Campocatino è uno dei luoghi più belli e affascinanti delle Alpi Apuane. Vi si giunge anche in auto, percorrendo una stradina stretta e sterrata che parte dal paese di Vagli di Sopra in Garfagnana. Si accede in una conca verde circondata da faggi, che costituisce un antico residuo di bacino glaciale.
Il prato, ai piedi di un’immensa petraia, è sovrastato dalla splendida parete dolomitica del Rocandagia. Sparse sulle pendici vi sono le capanne in pietra a uno o due piani, un tempo usate per l’alpeggio e la transumanza dei pastori coi loro greggi e oggi recuperate come case di villeggiatura. Assieme a Monte Roggio, Campocatino fu uno dei più importanti alpeggi della Garfagnana: i pastori vi arrivavano dopo molti giorni di cammino e su questi ampi prati terrazzati vi lasciavano pascolare i greggi di pecore.
Dal 1994 a Campocatino è stata istutiuta un’Oasi Lipu per tutelare e divulgare la conoscenza delle specie volatili presenti nel Parco delle Apuane. L’area è stata attrezzata con sentieri natura e pannelli informativi per il riconoscimento delle specie.
Il luogo ha assunto solo recentemente una certa notorietà, da quando è stato scelto come set cinematografico per il famoso film di Leonardo Pieraccioni Il mio West.
Da Campocatino si può percorrere un bellissimo sentiero montano, accessibile a tutti, che in 45 minuti arriva all’Eremo di San Viano (o del Beato Viaviano), a circa 1090 m. s.l.m. Si imbocca il sentiero sulla sinistra della conca risalendo un breve dislivello e si prosegue sulla mulattiera in piano che attraversa un bosco e infine scende a tornanti verso la cappellina. Attraverso una scaletta ripida si accede all’eremo, che è un piccolo ritiro incastonato in un anfratto di un’alta parete rocciosa a strapiombo sulla conca dell’Arnetola. Il luogo, appartato e nascosto alla vista, avvolto nel silenzio e nella penombra, riesce a comunicare un senso di ossequioso rispetto, intriso di suggestione e misticità.
Si rimane davvero incantati di fronte a questo minuscolo luogo di culto, così semplice e spiglio, che sembra scomparire e ritrarsi davanti a tanta imponenza e grandiosità della natura.

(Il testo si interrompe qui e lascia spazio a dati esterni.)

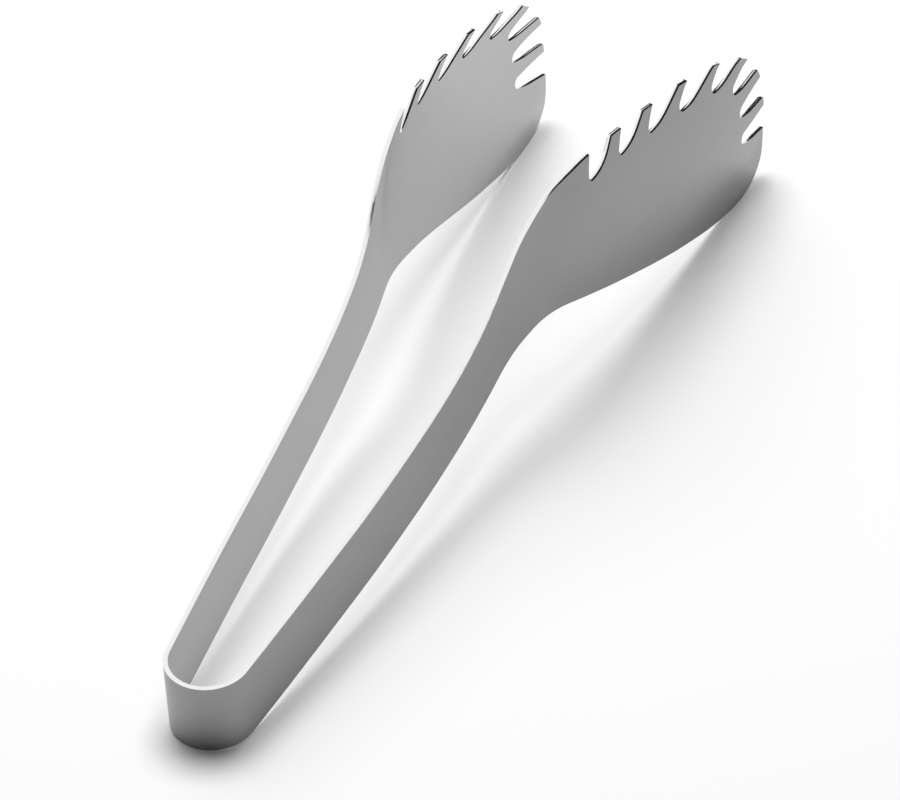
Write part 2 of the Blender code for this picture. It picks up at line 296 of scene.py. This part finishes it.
def round_teeth(sheet):
    """Takes the points off the teeth: a little at each corner, more on the front three teeth."""
    middle = on_blank(HEAD_LENGTH / 2, (HEAD_UPPER - HEAD_LOWER) / 2)
    corners = {}
    for edge in sheet.edges:
        place = (edge.verts[0].co + edge.verts[1].co).xy / 2
        upright = abs(edge.verts[0].co.z - edge.verts[1].co.z) > SHEET / 2
        if upright and place.x > BOW_HALF + ARM_LENGTH and edge.calc_face_angle() > SHARP_CORNER:
            arm = place - middle
            corners[math.atan2(arm.y, arm.x)] = edge
    round_rim = [corners[turn] for turn in sorted(corners, reverse=True)]
    tips = round_rim[FRONT_TIPS]
    others = [edge for edge in round_rim if edge not in tips]
    for edges, amount in ((tips, TIP_ROUND), (others, CORNER_ROUND)):
        bmesh.ops.bevel(
            sheet, geom=edges, offset=amount, offset_type="OFFSET", segments=CORNER_STEPS,
            profile=0.5, affect="EDGES", material=-1,
        )


def plate(name, outline, thickness):
    """A flat plate with this outline, half its thickness to each side of the blank's plane."""
    sheet = bmesh.new()
    face = sheet.faces.new([sheet.verts.new((p.x, p.y, -thickness / 2)) for p in outline])
    raised = bmesh.ops.extrude_face_region(sheet, geom=[face])["geom"]
    lifted = [item for item in raised if isinstance(item, bmesh.types.BMVert)]
    bmesh.ops.translate(sheet, verts=lifted, vec=(0.0, 0.0, thickness))
    bmesh.ops.recalc_face_normals(sheet, faces=sheet.faces)
    return to_object(name, sheet)


def to_object(name, sheet):
    mesh = bpy.data.meshes.new(name)
    sheet.to_mesh(mesh)
    sheet.free()
    made = bpy.data.objects.new(name, mesh)
    bpy.context.scene.collection.objects.link(made)
    return made


def punched(blank, cutters):
    for cutter in cutters:
        cut = blank.modifiers.new("slot", "BOOLEAN")
        cut.operation, cut.solver, cut.object = "DIFFERENCE", "EXACT", cutter
    seen = blank.evaluated_get(bpy.context.evaluated_depsgraph_get())
    sheet = bmesh.new()
    sheet.from_mesh(seen.to_mesh())
    seen.to_mesh_clear()
    bpy.data.objects.remove(blank, do_unlink=True)
    return sheet


def crown(distance, height):
    """How far the cut edge falls back: towards the outer side everywhere, inwards on the teeth."""
    run = distance - BOW_HALF - HEAD_ROOT
    if height > 0.0:
        head = smoothstep((run - EDGE_TURN_START) / EDGE_TURN_RAMP)
        turn = ARM_EDGE_TURN + head * (HEAD_EDGE_TURN - ARM_EDGE_TURN)
    else:
        turn = HEAD_EDGE_TURN * smoothstep((run - TEETH_TURN_START) / TEETH_TURN_RAMP)
    return math.tan(math.radians(turn)) * height ** 2 / SHEET


def crown_edges(sheet, seams):
    """Gives the cut edges their slightly rounded face, which runs on over the seams."""
    half = SHEET / 2
    score(sheet, [half * step for step in (-0.5, 0.0, 0.5)], (0.0, 0.0, 1.0))
    sheet.normal_update()
    moves = []
    for vert in sheet.verts:
        out = Vector((vert.normal.x, vert.normal.y, 0.0)).normalized()
        if any(abs(vert.co.x - seam) < NEAR for seam in seams):
            out = Vector((0.0, math.copysign(1.0, vert.co.y), 0.0))
        moves.append((vert, out * -crown(abs(vert.co.x), vert.co.z)))
    for vert, move in moves:
        vert.co += move


def score(sheet, places, normal):
    for place in places:
        bmesh.ops.bisect_plane(
            sheet, geom=sheet.verts[:] + sheet.edges[:] + sheet.faces[:],
            plane_co=Vector(normal) * place, plane_no=normal,
        )


def steps_between(start, end, step):
    count = max(1, math.ceil((end - start) / step))
    return [start + (end - start) * number / count for number in range(1, count)]


def pressed(name, sheet, hand, place):
    """Bends and dishes the flat sheet, stands it on the table and makes it a finished object."""
    bmesh.ops.recalc_face_normals(sheet, faces=sheet.faces)
    flat = sheet.verts.layers.float_vector.new("flat")
    for vert in sheet.verts:
        vert[flat] = vert.co
        side = hand or (1.0 if vert.co.x >= 0.0 else -1.0)
        vert.co = place @ formed(vert.co, side)
    if hand == -1:
        bmesh.ops.reverse_faces(sheet, faces=sheet.faces)
    made = to_object(name, sheet)
    made.data.shade_smooth()
    made.data.set_sharp_from_angle(angle=SMOOTH_BEND)
    return made


def bow_sheet(place):
    reach, half = BOW_HALF + BOW_LEG, STRIP_WIDTH / 2
    corners = [Vector((-reach, -half)), Vector((reach, -half)), Vector((reach, half)),
               Vector((-reach, half))]
    sheet = punched(plate("bow_blank", corners, SHEET), [])
    crown_edges(sheet, (-reach, reach))
    legs = [BOW_HALF] + steps_between(BOW_HALF, reach, ARM_STEP)
    bend = steps_between(-BOW_HALF, BOW_HALF, BOW_STEP)
    score(sheet, bend + legs + [-leg for leg in legs], (1.0, 0.0, 0.0))
    return pressed("bow_sheet", sheet, 0, place)


def side_sheet(name, hand, cutters, place):
    begin = BOW_HALF + BOW_LEG
    sheet = punched(plate(name + "_blank", side_outline(begin), SHEET), cutters)
    round_teeth(sheet)
    crown_edges(sheet, (begin,))
    neck, root = BOW_HALF + ARM_LENGTH, BOW_HALF + HEAD_ROOT
    tip = max(vert.co.x for vert in sheet.verts)
    low, high = (pick(vert.co.y for vert in sheet.verts) for pick in (min, max))
    score(sheet, steps_between(begin, neck, ARM_STEP) + [neck], (1.0, 0.0, 0.0))
    score(sheet, steps_between(neck, root, NECK_STEP) + [root], (1.0, 0.0, 0.0))
    score(sheet, steps_between(root, tip, HEAD_STEP), (1.0, 0.0, 0.0))
    score(sheet, steps_between(low, high, HEAD_STEP), (0.0, 1.0, 0.0))
    return pressed(name, sheet, hand, place)


# Materials


class Sum:
    """A number on its way through a material: arithmetic on it adds the Math nodes."""

    def __init__(self, paint, socket):
        self.paint, self.socket = paint, socket

    def math(self, operation, *others):
        return self.paint.node("ShaderNodeMath", {"operation": operation}, (self, *others))

    def __add__(self, other):
        return self.math("ADD", other)

    def __sub__(self, other):
        return self.math("SUBTRACT", other)

    def __rsub__(self, other):
        return self.paint.node("ShaderNodeMath", {"operation": "SUBTRACT"}, (other, self))

    def __mul__(self, other):
        return self.math("MULTIPLY", other)

    __radd__, __rmul__ = __add__, __mul__


class Nodes:
    """A node tree in the making."""

    def __init__(self, tree):
        self.tree = tree

    def node(self, kind, settings, inputs, output=0):
        made = self.tree.nodes.new(kind)
        for word, value in settings.items():
            setattr(made, word, value)
        pairs = inputs.items() if isinstance(inputs, dict) else enumerate(inputs)
        for key, value in pairs:
            self.join(made.inputs[key], value)
        return Sum(self, made.outputs[output])

    def join(self, socket, value):
        if isinstance(value, Sum):
            self.tree.links.new(value.socket, socket)
        else:
            socket.default_value = value

    def mixed(self, share, first, second):
        settings = {"data_type": "RGBA"}
        return self.node("ShaderNodeMix", settings, {0: share, 6: first, 7: second}, 2)

    def seen_directly(self):
        """1 where the camera looks, or looks by a reflection or through glass; 0 for the light."""
        ways = ("Is Camera Ray", "Is Glossy Ray", "Is Transmission Ray")
        camera, glossy, through = (
            self.node("ShaderNodeLightPath", {}, {}, way) for way in ways
        )
        return camera.math("MAXIMUM", glossy.math("MAXIMUM", through))


class Paint(Nodes):
    """A material in the making, on its Principled shader."""

    def __init__(self, name, colour, metallic, roughness):
        self.material = bpy.data.materials.new(name)
        self.material.use_nodes = True
        super().__init__(self.material.node_tree)
        self.shader = self.tree.nodes["Principled BSDF"]
        self.give("Base Color", colour)
        self.give("Metallic", metallic)
        self.give("Roughness", roughness)

    def give(self, name, value):
        self.join(self.shader.inputs[name], value)


def satin_steel():
    """Fine satin steel: grain too fine to see singly, drawn along the strip, with a soft drift."""
    paint = Paint("satin_steel", CUT_EDGE, 1.0, SIDE_ROUGHNESS)
    flat = paint.node("ShaderNodeAttribute", {"attribute_name": "flat"}, {}, "Vector")
    through = paint.node("ShaderNodeSeparateXYZ", {}, {"Vector": flat}, "Z")
    outer = through.math("GREATER_THAN", 0.0)
    edge = through.math("ABSOLUTE").math("LESS_THAN", SIDE_AT)
    drawn = paint.node("ShaderNodeMapping", {}, {"Vector": flat, "Scale": GRAIN_SCALE})
    grain = paint.node("ShaderNodeTexNoise", {}, {"Vector": drawn, "Scale": 1.0, "Detail": 2.0})
    blotches = {"Vector": flat, "Scale": DRIFT_SCALE, "Detail": 1.0}
    drift = paint.node("ShaderNodeTexNoise", {}, blotches)
    # Painted shade: the outer side gets a darker base colour than the inner side
    side = paint.mixed(outer, paint.mixed(drift, *INNER_SIDE), paint.mixed(drift, *SHADED_OUTER_SIDE))
    paint.give("Base Color", paint.mixed(edge, side, CUT_EDGE))
    roughness = (
        SIDE_ROUGHNESS + (grain - 0.5) * GRAIN_ROUGHNESS + (drift - 0.5) * DRIFT_ROUGHNESS
    )
    paint.give("Roughness", roughness * (1.0 - edge) + edge * EDGE_ROUGHNESS)
    bump = paint.node(
        "ShaderNodeBump", {}, {"Strength": 0.25, "Distance": GRAIN_HEIGHT, "Height": grain}
    )
    paint.give("Normal", bump)
    return paint.material


# The studio


def way_to(compass, height):
    """The direction at this compass angle and this many degrees above the table."""
    turn, lift = math.radians(compass), math.radians(height)
    level = math.cos(lift)
    return Vector((level * math.sin(turn), level * math.cos(turn), math.sin(lift)))


def soft_lamp(name, compass, height, size, power):
    lamp = bpy.data.lights.new(name, "AREA")
    lamp.shape, lamp.size, lamp.energy = "SQUARE", size, power
    made = bpy.data.objects.new(name, lamp)
    bpy.context.scene.collection.objects.link(made)
    way = way_to(compass, height)
    made.location = STUDIO_MIDDLE + way * LAMP_DISTANCE
    made.rotation_euler = (-way).to_track_quat("-Z", "Y").to_euler()
    made.visible_glossy = False


def white_world():
    world = bpy.data.worlds.new("studio")
    bpy.context.scene.world = world
    world.use_nodes = True
    nodes = Nodes(world.node_tree)
    background = nodes.tree.nodes["Background"]
    background.inputs["Color"].default_value = WHITE
    strength = nodes.seen_directly() * (1.0 - ROOM_LIGHT) + ROOM_LIGHT
    nodes.join(background.inputs["Strength"], strength)


def pale_floor():
    """A white sheet: it takes the shadow round the object, and goes on as even white further out."""
    sheet = bmesh.new()
    bmesh.ops.create_grid(sheet, x_segments=1, y_segments=1, size=FLOOR_SIZE)
    floor = to_object("floor", sheet)
    paint = Paint("floor_white", FLOOR_WHITE, 0.0, 1.0)
    paint.give("Specular IOR Level", 0.0)
    place = paint.node("ShaderNodeTexCoord", {}, {}, "Object")
    away = paint.node(
        "ShaderNodeVectorMath", {"operation": "DISTANCE"}, (place, STUDIO_MIDDLE), "Value"
    )
    settings = {"interpolation_type": "SMOOTHSTEP"}
    ends = {"Value": away, "From Min": SHADOW_FLOOR[0], "From Max": SHADOW_FLOOR[1]}
    far = paint.node("ShaderNodeMapRange", settings, ends)
    lit = paint.node("ShaderNodeBsdfDiffuse", {}, {"Color": WHITE})
    even = paint.node("ShaderNodeEmission", {}, {"Color": WHITE})
    white = paint.node("ShaderNodeMixShader", {}, (far, lit, even))
    own = Sum(paint, paint.shader.outputs[0])
    shown = paint.node("ShaderNodeMixShader", {}, (paint.seen_directly(), own, white))
    paint.join(paint.tree.nodes["Material Output"].inputs["Surface"], shown)
    floor.data.materials.append(paint.material)


def dark_drape():
    """A dark cloth round the table, open above and to the left, that only the steel reflects."""
    sheet = bmesh.new()
    bmesh.ops.create_uvsphere(sheet, u_segments=48, v_segments=24, radius=DRAPE_RADIUS)
    compass, height, spread = DRAPE_OPENING
    rim = (way_to(compass, height), math.cos(math.radians(spread)))
    side = (Vector((1.0, 0.0, 0.0)), DRAPE_SIDE)
    for way, share in (rim, side):
        bmesh.ops.bisect_plane(
            sheet, geom=sheet.verts[:] + sheet.edges[:] + sheet.faces[:],
            plane_co=way * share * DRAPE_RADIUS, plane_no=way,
        )
    gone = []
    for face in sheet.faces:
        middle = face.calc_center_median()
        over, right = (middle.dot(way) - share * DRAPE_RADIUS for way, share in (rim, side))
        if middle.z < 0.0 or (over > 0.0 and right < 0.0):
            gone.append(face)
    bmesh.ops.delete(sheet, geom=gone, context="FACES")
    bmesh.ops.translate(sheet, verts=sheet.verts, vec=STUDIO_MIDDLE)
    drape = to_object("drape", sheet)
    paint = Paint("drape_black", DRAPE_BLACK, 0.0, 1.0)
    paint.give("Specular IOR Level", 0.0)
    drape.data.materials.append(paint.material)
    drape.visible_camera = drape.visible_shadow = drape.visible_diffuse = False


def photo_camera():
    camera = bpy.data.objects.new("camera", bpy.data.cameras.new("camera"))
    bpy.context.scene.collection.objects.link(camera)
    camera.location = CAMERA_PLACE
    camera.rotation_euler = CAMERA_TURN
    camera.data.sensor_width = CAMERA_SENSOR
    camera.data.lens = CAMERA_LENS
    camera.data.clip_start, camera.data.clip_end = CAMERA_REACH
    bpy.context.scene.camera = camera


def main():
    bpy.context.scene.view_settings.view_transform = "Standard"
    place = resting_place()
    cutters = [plate("slot_cutter", slot_outline(*slot), SLOT_CUTTER_DEPTH) for slot in SLOTS]
    steel = satin_steel()
    bow = bow_sheet(place)
    right = side_sheet("right_sheet", 1, cutters, place)
    left = side_sheet("left_sheet", -1, cutters, place)
    for cutter in cutters:
        bpy.data.objects.remove(cutter, do_unlink=True)
    for piece in (bow, right, left):
        piece.data.materials.append(steel)
    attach(bow, "bow")
    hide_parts("spring_bow")
    for piece, word in ((right, "right"), (left, "left")):
        start = on_middle(BOW_HALF + FLEX_REACH - FLEX_BEFORE, place)
        end = on_middle(BOW_HALF + FLEX_REACH + FLEX_AFTER, place)
        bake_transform(piece)
        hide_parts(word + "_arm", word + "_head")
    white_world()
    pale_floor()
    dark_drape()
    for lamp in LAMPS:
        soft_lamp(*lamp)
    photo_camera()


main()
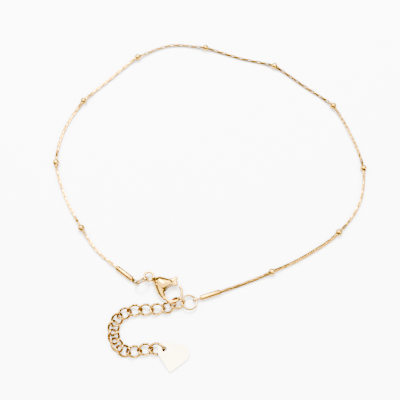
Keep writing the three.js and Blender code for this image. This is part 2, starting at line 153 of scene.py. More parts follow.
# The fine chain's route on the table, from the left tube round to the right one
CHAIN_STRAIGHT_END = 1
CHAIN_ROUTE = [
    (-25.5, -13.7), (-29.5, -8), (-34.3, 0.7), (-37.3, 10.3), (-36, 20.1),
    (-31.4, 28.9), (-24.6, 36.2), (-17.3, 43.1), (-8.4, 47.3), (1.5, 46.3),
    (11, 43.1), (20.5, 40.2), (28.3, 34), (35.8, 27.4), (40, 18.4),
    (42.2, 8.6), (40.4, -1.1), (34.5, -9.1), (26.4, -14.9), (17.5, -19.4),
    (11.2, -22),
]

# Degrees that the chain leans, before the first bead and after each
CHAIN_LEANS = [0, 0, 0, 10, 35, 45, 45, 30, 0, 30, 45]

# Plan heading, roll and lift of each extender link, in order from the ring
EXTENDER_TURNS = [
    (191, -25, 14), (204, -38, 2), (188, -32, 0), (182, -24, 0), (186, -16, 0),
    (208, -8, 0), (238, -3, 0), (265, 0, 0), (282, 0, 0), (302, 0, 0),
    (332, 0, 0), (360, 5, 0), (7, 13, 0), (359, 22, 0),
]

SAME_POINT = 1e-5  # within which doubled vertices are merged
FACING = 0.9  # least cosine between an axis and the normal of a face that looks along it

rad = math.radians
UP = Vector((0, 0, 1))


def heading(degrees):
    return Vector((math.cos(rad(degrees)), math.sin(rad(degrees)), 0))


def frame_at(place, x_axis, y_axis):
    """A matrix whose X and Y axes point the given ways, at a place."""
    x_axis = Vector(x_axis).normalized()
    z_axis = x_axis.cross(Vector(y_axis)).normalized()
    y_axis = z_axis.cross(x_axis)
    turned = Matrix((x_axis, y_axis, z_axis)).transposed().to_4x4()
    return Matrix.Translation(place) @ turned


# Working by hand in Blender

def only(*objects):
    """Selects just these objects and makes the first one active."""
    bpy.ops.object.select_all(action="DESELECT")
    for obj in objects:
        obj.select_set(True)
    bpy.context.view_layer.objects.active = objects[0]


def named(name):
    """Names the newest object and its data."""
    obj = bpy.context.object
    obj.name = name
    obj.data.name = name
    return obj


def edit_faces(obj, wanted):
    """Opens a piece in edit mode with just the wanted faces selected."""
    edit_all(obj)
    bpy.ops.mesh.select_mode(type="FACE")
    bpy.ops.mesh.select_all(action="DESELECT")
    bpy.ops.object.mode_set(mode="OBJECT")
    for face in obj.data.polygons:
        face.select = wanted(face)
    bpy.ops.object.mode_set(mode="EDIT")


def edit_edges(obj, wanted):
    """Opens a piece in edit mode with just the wanted edges, given by their ends, selected."""
    edit_all(obj)
    bpy.ops.mesh.select_mode(type="EDGE")
    bpy.ops.mesh.select_all(action="DESELECT")
    bpy.ops.object.mode_set(mode="OBJECT")
    vertices = obj.data.vertices
    for edge in obj.data.edges:
        edge.select = wanted(*(vertices[index].co for index in edge.vertices))
    bpy.ops.object.mode_set(mode="EDIT")


def edit_all(obj):
    only(obj)
    bpy.ops.object.mode_set(mode="EDIT")
    bpy.ops.mesh.select_all(action="SELECT")


def close_edit():
    bpy.ops.object.mode_set(mode="OBJECT")


def close_outward():
    """Points every face of the piece in edit mode outwards and leaves edit mode."""
    bpy.ops.mesh.select_all(action="SELECT")
    bpy.ops.mesh.normals_make_consistent(inside=False)
    close_edit()


def settle_transform(obj):
    """Puts a piece's place, turn and scale into its mesh."""
    only(obj)
    bpy.ops.object.transform_apply(location=True, rotation=True, scale=True)
    return obj


def disc(x, y, radius, height, sides=48):
    """A flat round with its axis along Z and its middle on the XY plane."""
    bpy.ops.mesh.primitive_cylinder_add(
        vertices=sides, radius=radius, depth=height, location=(x, y, 0))
    return settle_transform(bpy.context.object)


def joined(first, *others):
    only(first, *others)
    bpy.ops.object.join()
    return bpy.context.object


def skinned(name, pieces):
    """Joins pieces and stretches one convex skin over them."""
    body = joined(*pieces)
    edit_all(body)
    bpy.ops.mesh.convex_hull()
    close_outward()
    body.name = name
    return body


def stretched_over(name, rounds, height):
    """A plate stretched like a belt over rounds given as (x, y, radius)."""
    return skinned(name, [disc(x, y, radius, height) for x, y, radius in rounds])


def pod(name, knobs):
    """A rounded body stretched over flattened balls given as (x, y, radius, half height)."""
    balls = []
    for x, y, radius, half_height in knobs:
        bpy.ops.mesh.primitive_uv_sphere_add(
            segments=48, ring_count=24, radius=1, location=(x, y, 0),
            scale=(radius, radius, half_height))
        balls.append(settle_transform(bpy.context.object))
    return skinned(name, balls)


def apply_modifier(obj, kind, **settings):
    modifier = obj.modifiers.new(kind.title(), kind)
    for key, value in settings.items():
        setattr(modifier, key, value)
    only(obj)
    bpy.ops.object.modifier_apply(modifier=modifier.name)
    return obj


def fused(obj, *tools, operation="UNION"):
    """Adds the tools to a piece, or cuts them out of it, and throws the tools away."""
    for tool in tools:
        apply_modifier(obj, "BOOLEAN", object=tool, operation=operation, solver="EXACT")
        bpy.data.objects.remove(tool, do_unlink=True)
    return obj


def cut(obj, *tools):
    return fused(obj, *tools, operation="DIFFERENCE")


def softened(obj, width, segments, degrees):
    """Rounds the edges that turn by more than an angle."""
    return apply_modifier(
        obj, "BEVEL", width=width, segments=segments,
        limit_method="ANGLE", angle_limit=rad(degrees))


def cast(obj, grain, rounds):
    """Runs the joins of a piece together like a casting and smooths its corners."""
    apply_modifier(obj, "REMESH", mode="VOXEL", voxel_size=grain)
    apply_modifier(obj, "SMOOTH", factor=0.5, iterations=rounds)
    return obj


def smooth(obj, degrees=35):
    only(obj)
    bpy.ops.object.shade_smooth_by_angle(angle=rad(degrees))
    return obj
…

Narra la leggenda che San Viano proveniva dall’Emilia e, insieme alla moglie, oltrepassò l’Appennino per sfuggire alle persecuzioni. Giunto all’Alpe di Castiglione venne ospitato nell’Eremo di San Pellegrino e proprio qui nacque in lui un desiderio di solitaria e spirituale meditazione. Dopo vari peregrinaggi nelle Apuane, sempre accompagnato dalla consorte, si fermò alle pendici della Tambura dove, nel villaggetto di Castagnora, trovò lavoro come garzone. Viano era gobbo e deforme e per questo veniva schernito dai passanti, ma lui non se la prendeva, perché era di animo buono e gentile. Viveva in intimo contatto con la natura: nutriva gli uccelli, coltivava piante e se ne stava in compagnia con gli animali. Ma, divenuto inabile al lavoro, si rinchiuse sempre più nella sua solitudine e nacque in lui una spiritualità religiosa che lo portò alla ricerca di un luogo solitario in cui vivere e pregare. Fu qui che trascorse gli ultimi anni della sua vita. Solo molti anni dopo la sua morte fu ritrovato il suo corpo e gli abitanti di Vagli di Sopra cominciarono a venerarlo come santo. Secondo la leggenda, per volere degli abitanti devoti, nacque l’Eremo che porta il suo nome. In realtà non si capisce nulla della sua vera esistenza, tuttavia la tradizione ha tramandato varie storie di miracoli compiuti dal santo. La più famosa è quella del cavolo di San Viano, nato spontaneamente nei pressi dell’eremo per sfamare il santo…
Il sentiero che raggiunge l’eremo, segnalato dal Parco delle Alpi Apuane, è stato attrezzato con aree di sosta e panchine nei punti più panoramici. Sulla destra, prima delle scalette, si può sostare nel punto panoramico, la cui vista è incomparabile; attenzione però, siamo sopra ad uno sperone roccioso a strapiombo su di un’altissima parete verticale. Per accedere all’interno dell’eremo occorre ritirare la chiave presso il Centro visite del Parco delle Apuane, situato all’interno del ristorante Buca dei Gracchi di Campocatino.